• _GIVEN DATA_:
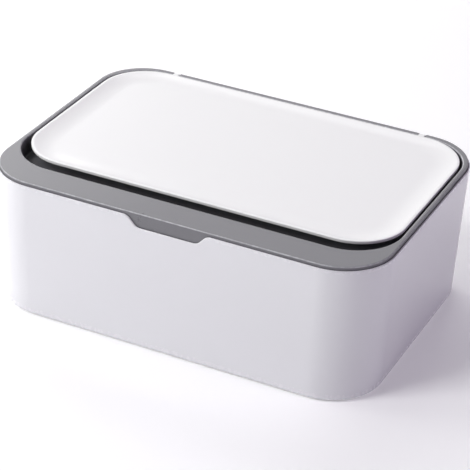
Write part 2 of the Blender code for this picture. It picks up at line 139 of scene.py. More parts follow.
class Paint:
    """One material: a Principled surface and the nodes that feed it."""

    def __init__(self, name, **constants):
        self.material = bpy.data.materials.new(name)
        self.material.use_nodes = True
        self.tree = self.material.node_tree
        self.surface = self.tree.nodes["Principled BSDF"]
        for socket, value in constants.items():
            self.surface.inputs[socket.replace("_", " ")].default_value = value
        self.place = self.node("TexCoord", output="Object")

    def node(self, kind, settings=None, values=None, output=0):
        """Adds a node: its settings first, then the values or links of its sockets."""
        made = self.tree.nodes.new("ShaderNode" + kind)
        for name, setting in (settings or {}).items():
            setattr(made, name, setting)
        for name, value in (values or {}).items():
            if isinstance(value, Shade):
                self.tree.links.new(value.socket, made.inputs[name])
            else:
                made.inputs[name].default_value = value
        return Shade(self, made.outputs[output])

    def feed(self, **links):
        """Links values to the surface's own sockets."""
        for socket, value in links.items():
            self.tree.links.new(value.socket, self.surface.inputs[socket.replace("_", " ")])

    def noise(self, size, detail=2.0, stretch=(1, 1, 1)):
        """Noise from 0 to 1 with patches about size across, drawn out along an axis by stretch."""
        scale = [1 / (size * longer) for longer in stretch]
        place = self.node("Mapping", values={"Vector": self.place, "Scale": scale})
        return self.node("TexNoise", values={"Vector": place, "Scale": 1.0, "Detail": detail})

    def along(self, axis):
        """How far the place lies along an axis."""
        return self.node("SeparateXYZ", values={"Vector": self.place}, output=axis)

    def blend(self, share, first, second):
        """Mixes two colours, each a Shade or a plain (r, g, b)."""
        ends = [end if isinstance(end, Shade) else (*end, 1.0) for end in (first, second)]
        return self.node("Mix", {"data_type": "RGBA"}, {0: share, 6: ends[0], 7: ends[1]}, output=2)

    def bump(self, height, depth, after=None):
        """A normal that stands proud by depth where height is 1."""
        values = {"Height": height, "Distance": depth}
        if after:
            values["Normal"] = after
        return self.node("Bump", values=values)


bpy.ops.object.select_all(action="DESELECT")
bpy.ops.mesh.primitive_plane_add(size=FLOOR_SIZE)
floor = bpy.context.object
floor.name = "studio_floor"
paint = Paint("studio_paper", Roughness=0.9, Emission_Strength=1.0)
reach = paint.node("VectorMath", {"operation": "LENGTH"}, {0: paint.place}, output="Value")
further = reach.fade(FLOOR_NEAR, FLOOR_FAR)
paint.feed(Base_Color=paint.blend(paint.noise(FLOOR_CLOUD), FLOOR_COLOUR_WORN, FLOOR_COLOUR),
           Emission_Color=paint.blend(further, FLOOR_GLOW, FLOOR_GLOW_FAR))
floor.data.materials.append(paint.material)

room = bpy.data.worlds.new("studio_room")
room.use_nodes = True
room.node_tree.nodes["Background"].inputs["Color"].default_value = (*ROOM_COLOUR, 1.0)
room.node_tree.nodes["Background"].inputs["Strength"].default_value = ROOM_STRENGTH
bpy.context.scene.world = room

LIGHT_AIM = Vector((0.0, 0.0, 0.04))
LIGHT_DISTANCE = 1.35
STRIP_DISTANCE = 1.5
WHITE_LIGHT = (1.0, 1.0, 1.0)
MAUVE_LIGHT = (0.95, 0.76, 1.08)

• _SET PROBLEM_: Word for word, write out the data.

• _RESPONSE TO THIS TASK_:
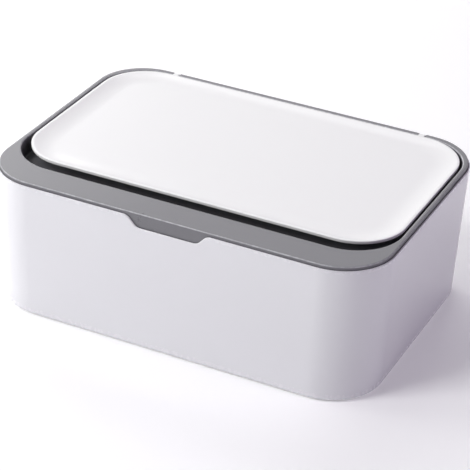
Write part 2 of the Blender code for this picture. It picks up at line 139 of scene.py. More parts follow.
class Paint:
    """One material: a Principled surface and the nodes that feed it."""

    def __init__(self, name, **constants):
        self.material = bpy.data.materials.new(name)
        self.material.use_nodes = True
        self.tree = self.material.node_tree
        self.surface = self.tree.nodes["Principled BSDF"]
        for socket, value in constants.items():
            self.surface.inputs[socket.replace("_", " ")].default_value = value
        self.place = self.node("TexCoord", output="Object")

    def node(self, kind, settings=None, values=None, output=0):
        """Adds a node: its settings first, then the values or links of its sockets."""
        made = self.tree.nodes.new("ShaderNode" + kind)
        for name, setting in (settings or {}).items():
            setattr(made, name, setting)
        for name, value in (values or {}).items():
            if isinstance(value, Shade):
                self.tree.links.new(value.socket, made.inputs[name])
            else:
                made.inputs[name].default_value = value
        return Shade(self, made.outputs[output])

    def feed(self, **links):
        """Links values to the surface's own sockets."""
        for socket, value in links.items():
            self.tree.links.new(value.socket, self.surface.inputs[socket.replace("_", " ")])

    def noise(self, size, detail=2.0, stretch=(1, 1, 1)):
        """Noise from 0 to 1 with patches about size across, drawn out along an axis by stretch."""
        scale = [1 / (size * longer) for longer in stretch]
        place = self.node("Mapping", values={"Vector": self.place, "Scale": scale})
        return self.node("TexNoise", values={"Vector": place, "Scale": 1.0, "Detail": detail})

    def along(self, axis):
        """How far the place lies along an axis."""
        return self.node("SeparateXYZ", values={"Vector": self.place}, output=axis)

    def blend(self, share, first, second):
        """Mixes two colours, each a Shade or a plain (r, g, b)."""
        ends = [end if isinstance(end, Shade) else (*end, 1.0) for end in (first, second)]
        return self.node("Mix", {"data_type": "RGBA"}, {0: share, 6: ends[0], 7: ends[1]}, output=2)

    def bump(self, height, depth, after=None):
        """A normal that stands proud by depth where height is 1."""
        values = {"Height": height, "Distance": depth}
        if after:
            values["Normal"] = after
        return self.node("Bump", values=values)


bpy.ops.object.select_all(action="DESELECT")
bpy.ops.mesh.primitive_plane_add(size=FLOOR_SIZE)
floor = bpy.context.object
floor.name = "studio_floor"
paint = Paint("studio_paper", Roughness=0.9, Emission_Strength=1.0)
reach = paint.node("VectorMath", {"operation": "LENGTH"}, {0: paint.place}, output="Value")
further = reach.fade(FLOOR_NEAR, FLOOR_FAR)
paint.feed(Base_Color=paint.blend(paint.noise(FLOOR_CLOUD), FLOOR_COLOUR_WORN, FLOOR_COLOUR),
           Emission_Color=paint.blend(further, FLOOR_GLOW, FLOOR_GLOW_FAR))
floor.data.materials.append(paint.material)

room = bpy.data.worlds.new("studio_room")
room.use_nodes = True
room.node_tree.nodes["Background"].inputs["Color"].default_value = (*ROOM_COLOUR, 1.0)
room.node_tree.nodes["Background"].inputs["Strength"].default_value = ROOM_STRENGTH
bpy.context.scene.world = room

LIGHT_AIM = Vector((0.0, 0.0, 0.04))
LIGHT_DISTANCE = 1.35
STRIP_DISTANCE = 1.5
WHITE_LIGHT = (1.0, 1.0, 1.0)
MAUVE_LIGHT = (0.95, 0.76, 1.08)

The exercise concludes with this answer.